Re: granularity of binding selection [Re: Status of Marshalling/Unmarshalling in V2? Javadoc?]

Posted by Aleksander Slominski <as...@cs.indiana.edu>.

David Bau wrote:

>>did you consider a case when different parts of
>>XML stream (document) may be bound using different
>>techniques? including case when parts of XML are not
>>bound at all i.e. event stream is available for
>>direct consumption in processing pipeline?
>>    
>>
>
>Can't speak for remy, but I know the main interesting thing
>about v2 is to try to figure out how to apply different
>binding styles at once.  You want to either be able to bind
>in XmlObject style, plain POJO style, or perhaps not bind at
>all and leave it as a DOM.  Ideally, you can nest one within
>the other and vice-versa.
>  
>
yes. i think nesting is a powerful concept allowing for freedom to treat 
XML any way you need at the given moment.

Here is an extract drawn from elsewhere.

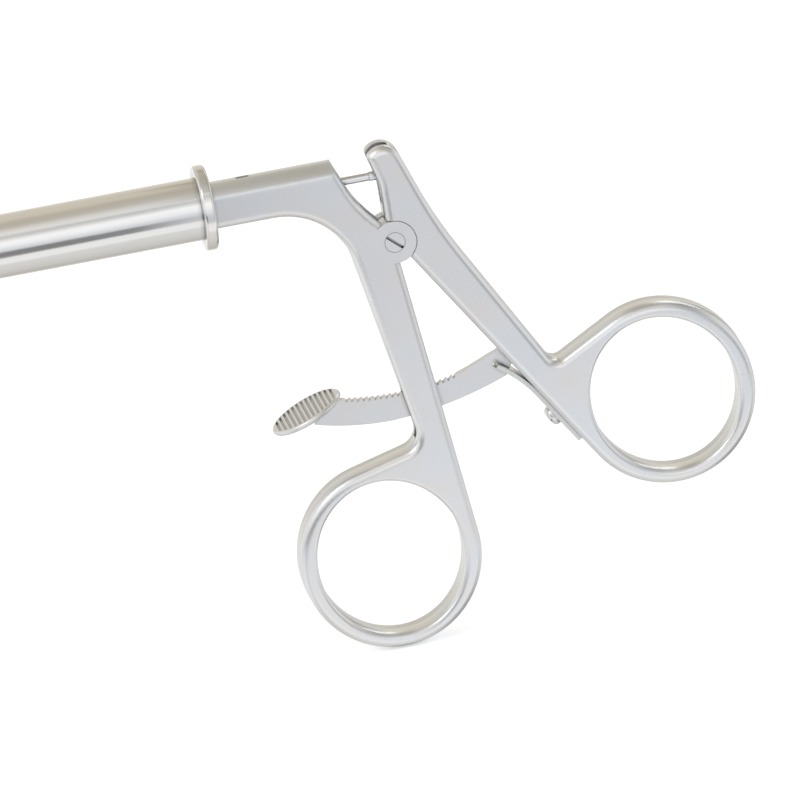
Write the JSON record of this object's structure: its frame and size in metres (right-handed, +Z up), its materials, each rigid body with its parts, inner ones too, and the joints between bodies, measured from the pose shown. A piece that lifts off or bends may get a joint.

>But the dichotomy between bringing the data into memory and
>letting it stream is different from binding or not-binding.
>The reason?  Streaming and in-memory are two different API
>approaches.  If you try to intermix them, then in the common
>case, you end up forcing everything into memory anyway
>(e.g., if somebody asks for "the last parameter" to be bound
>to "the last element" as a POJO, while the "first parameter"
>is left as a stream...  To actually supply the last
>parameter, you need to read the whole stream into memory
>anyway; at which point, the user might as well also have the
>ability to get a DOM).
>  
>
there is always edge case like that however i can also see usefulness of 
reading XML and allowing user to discard parts that are no longer needed 
something similar to a typical loop that reads list of entries from XML 
stream. the stream may not fit into memory but at any given time user 
needs to see only small part of it (with some context).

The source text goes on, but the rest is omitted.